Log-linear models applied to contingency tables where the cells are modeled as independent Poisson variables has a brief mention in Ch16 p428-431 BDA3, but I haven’t been able to find a Stan model anywhere illustrating the core ideas: especially featuring hierarchical models with interactions and main effects. Does anyone know of any examples?

@martinmodrak, since it’s widely used, if there isn’t any examples, would the Stan team be interested in one for the documentation section?

I am unfortunately completely unfamiliar with these types of model as well as with their applications (but I guess I understand what you mean). So it is hard for me to judge the importance/wide use.

I think a general rule about examples is that we love ourselves a good example :-). Now, aiming directly for the Stan docs might not always be the best course of action, especially since the devs may take a while to react (although AFAIK @Bob_Carpenter tends to respond quickly there and knows way more details about the process of inclusion in the docs than I do). I would personally recommend people to just write an example (possibly in a similar style as the Stan docs are written), put it somewhere on the Interwebs and advertise here on Discourse (or even post the whole example directly as a Discourse topic). This way people can use it immediately. Inclusion in Stan docs can then happen on its own pace.

@emiruz have you made any progress on this?
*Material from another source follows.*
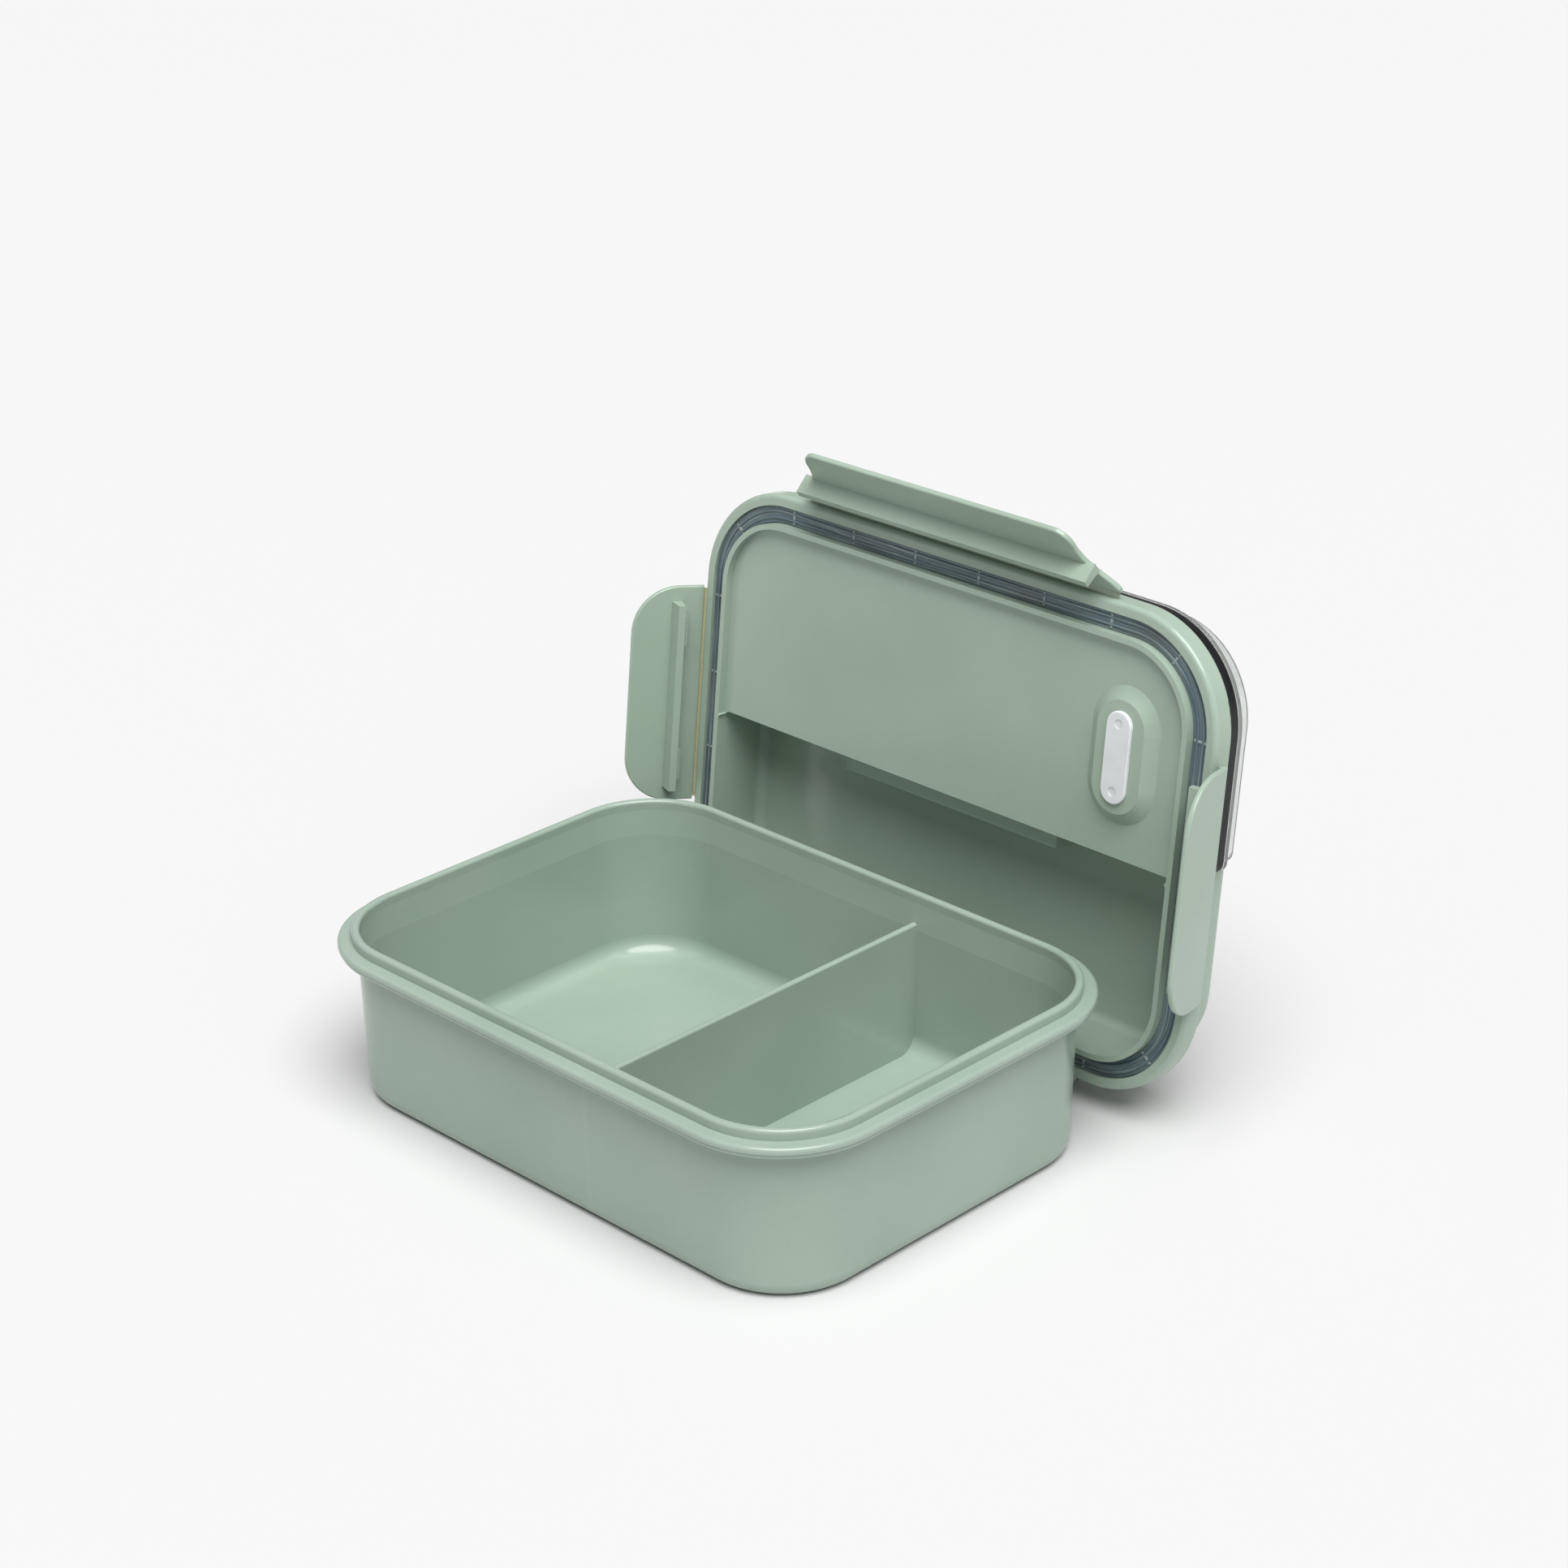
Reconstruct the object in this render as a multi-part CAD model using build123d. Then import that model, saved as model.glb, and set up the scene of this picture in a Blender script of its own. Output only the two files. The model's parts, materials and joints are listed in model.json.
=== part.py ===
"""Lunch box with a clip lid, shown open: the tub stands on the table and the lid stands behind it.

Axes: +Z up, X along the long side, -Y the long front side.  The origin is the middle of the tub's
underside.  All sizes are in millimetres and all angles in degrees.

The lid and its pieces are drawn in the lid's own frame (X along the lid, Y up its short side, Z out
of its inner face, zero at the rim's seat) and then stood up behind the tub by stand().
"""
from build123d import *
import math
import os

# ---------------------------------------------------------------- overall sizes
LENGTH = 215.0            # clip flange, along X
WIDTH = 156.0             # clip flange, along Y
HEIGHT = 57.0             # tub, foot to the top of the lip
CORNER_R = 35.0           # flange corner, seen from above
FIT = 0.3                 # clearance between pieces that move past or rest on each other

# ---------------------------------------------------------------- tub
WALL = 2.0                # tub wall and floor
WALL_TOP_INSET = 6.0      # wall face behind the flange edge, at the flange
WALL_FOOT_INSET = 7.4     # wall face behind the flange edge, at the foot
FOOT_ROUND = 5.0          # rounding where the wall meets the underside
FLOOR_ROUND = 6.0         # the same inside
LIP_INSET = 4.4           # lip's outer face behind the flange edge
LIP_THICK = 2.7
LIP_RISE = 3.4            # lip top above the flange's upper face
LIP_CROWN = 1.1           # rounding on both edges of the lip
MOUTH_DEPTH = 12.0        # the mouth widens from here up to the lip
FLANGE_THICK = 4.0
FLANGE_ROUND = 1.2
FLANGE_BAND = 0.5         # step of the lower band under the parting line
DIVIDER_X = 20.0          # divider's middle plane
DIVIDER_THICK = 2.2
DIVIDER_DROP = 10.0       # divider top below the lip top
DIVIDER_CROWN = 0.8

# ---------------------------------------------------------------- lid moulding
RIM_INSET = 0.4           # rim edge behind the flange edge
RIM_THICK = 8.0           # rim, from its seat on the flange to its outer face
RIM_ROUND = 1.6
LID_SKIN = 2.2
GROOVE_WIDTH = 5.9        # gasket groove
GROOVE_DEPTH = 5.6
PLUG_WALL = 1.8           # thin wall inside the groove, which drops inside the tub's lip
PLUG_RISE = 1.9           # plug wall edge past the rim's seat
PLUG_ROUND = 0.5
SHELF_DROP = 1.0          # shelf face below the rim's seat
DEEP_DROP = 21.5          # inner face of the deep half below the rim's seat
SHELF_EDGE_Y = -2.0       # shelf edge, from the lid's middle
DOME_INSET = 7.5          # dome's side face behind the flange edge
DOME_ROUND = 4.0
DEEP_ROUND = 3.0
MID_LEDGE = 6.0           # ledge along the middle that carries the cover's seal

# ---------------------------------------------------------------- finger recess and steam vent
RECESS_HALF = 45.0        # finger recess housing, half its length
RECESS_DEPTH = 8.0        # housing past the shelf edge
RECESS_TOP = 8.0          # housing face below the rim's seat
RECESS_SKIN = 1.8
RECESS_ROUND = 1.5
VENT_FROM_END = 34.5      # vent's middle line behind the flange edge at the lid's end
VENT_OFF_MIDDLE = -1.1    # vent's middle above the middle of the shelf
VENT_LONG = 29.5
VENT_WIDE = 9.5
BOSS_LONG = 44.0
BOSS_WIDE = 26.0
BOSS_RISE = 3.0
BOSS_BEVEL = 4.0
VENT_HEAD = 1.2           # plug head's thickness
VENT_HEAD_ROUND = 0.5
VENT_SEAT_GAP = 0.1       # plug head above the boss it closes
VENT_STEM_INSET = 1.8     # stem's side behind the head's edge
DIMPLE_R = 1.5
DIMPLE_DEPTH = 0.3
DIMPLE_END = 4.0          # dimple's middle, from the head's end

# ---------------------------------------------------------------- lid gasket
GASKET_GAP = 0.2          # gasket to the groove's side faces
GASKET_THICK = 4.4
RIDGE_R = 0.5             # raised ridges that run round the gasket
RIDGE_ROUND = 0.4
RIDGE_PLACES = (0.3, 0.7) # ridge middles, as shares of the gasket's width

# ---------------------------------------------------------------- clear cover and its seal
SEAL_INSET = 1.6          # seal and cover edge behind the flange edge
SEAL_WIDE = 3.5
SEAL_THICK = 4.0
COVER_SKIN = 1.6
COVER_WALL_INSET = 3.6    # cover's side wall behind the flange edge, at its own flange
COVER_BACK_INSET = 5.9    # the same at its outer face
COVER_ROUND = 3.0
MID_CORNER_R = 3.0        # cover corners along the lid's middle
TAB_HALF = 12.0
TAB_LONG = 5.0

# ---------------------------------------------------------------- clips
CLIP_LONG = 25.0          # hinge axis to the free edge
CLIP_THICK = 1.8
CLIP_EDGE_ROUND = 0.6
CLIP_HINGE_OUT = 2.0      # hinge axis outside the flange edge
CLIP_HINGE_DROP = 2.6     # hinge axis below the rim's seat
CLIP_ROOT = 0.75          # flap starts this far from the hinge axis
CLIP_END_LONG = 7.5       # hinge line stops this far before the flange corner, long sides
CLIP_END_SHORT = 5.0      # the same on the short sides
CLIP_FLARE_LONG = 10.0    # long sides: how much narrower each end is at its round corner
CLIP_CORNER_LONG = 6.0    # round corner at the free edge
CLIP_FLARE_SHORT = 0.0    # the same on the short sides
CLIP_CORNER_SHORT = 16.0
CLIP_TIP = 1.0            # blunt end of the flap beside the hinge
CATCH_REACH = 5.6         # catch rib's height above the flap's inner face
CATCH_WIDE = 2.4          # catch rib's crest
CATCH_FOOT = 1.0          # extra width at the rib's foot
CATCH_END = 5.2           # rib end inside the hinge line's end
PAD_THICK = 1.2           # the two thicker pads on the rib's catching face
PAD_HALF_LONG = 9.0
PAD_HALF_SHORT = 5.2
PAD_PLACE = 0.72          # pad's middle, as a share of the rib's half length
FILM_THICK = 0.6
FILM_END = 1.0            # film ends this far inside the hinge line's end
FILM_BEAD_R = 0.45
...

I’m starting a problem that is essentially a hierarchical contingency table problem (think of it as the 8-schools problem, but where we get a 2x2 (or larger) contingency table from each school, and I think a Bayesian log-linear model would be useful. I haven’t seen any good documentation on appropriate priors for this type of problem, although the actual model itself in Stan shouldn’t be hard to implement.

The really interesting part of Overstall’s work comes when you assume that a contingency table has interaction terms but you don’t know what they are. He and others worked out an elegant prior on the space of possible designs and an efficient Gibbs sampler for it. That part would be difficult to do in Stan since it’d have to be discrete.